A scalable Edge Computing architecture enabling smart offloading for Location Based Services

Abstract

The evolution of Location Based Services (LBS) is expected to play a significant role in the future smart city. The ever-increasing amount of data produced, along with the emergence of next-generation computationally intensive applications, requires new service delivery models. Such models should capitalize on the Edge Computing (EC) paradigm for supporting the data offloading process, by considering user’s contextual information in the offloading decision along with the infrastructure resource allocation operations, towards meeting the stringent performance specifications. In this article, a two-level Edge Computing architecture is proposed to offer computing resources for the remote execution of an LBS. At the Device layer, an initial offloading decision is performed taking into consideration the estimated position and quality of the wireless connection of each user.

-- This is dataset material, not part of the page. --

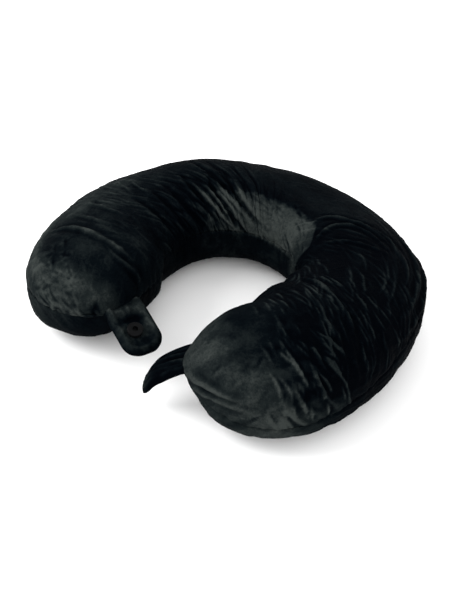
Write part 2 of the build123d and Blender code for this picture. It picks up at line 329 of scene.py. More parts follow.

At the Edge layer, a resource profiling mechanism maps the incoming workload to EC computing resources under specific performance requirements of the LBS. Dealing with the dynamic workload, a scaling mechanism simultaneously takes the offloading decision and allocates only the necessary resources based on the resource profiles and the estimation of a workload prediction technique. For the evaluation of the proposed architecture, a smart touristic application scenario was realized on a real large-scale 5G testbed, following the principles of Network Function Virtualization (NFV) orchestration. The experimental results indicate the high accuracy of the localization technique, the success of the two-stage offloading decision and the scaling mechanism, while meeting the performance requirements of the LBS.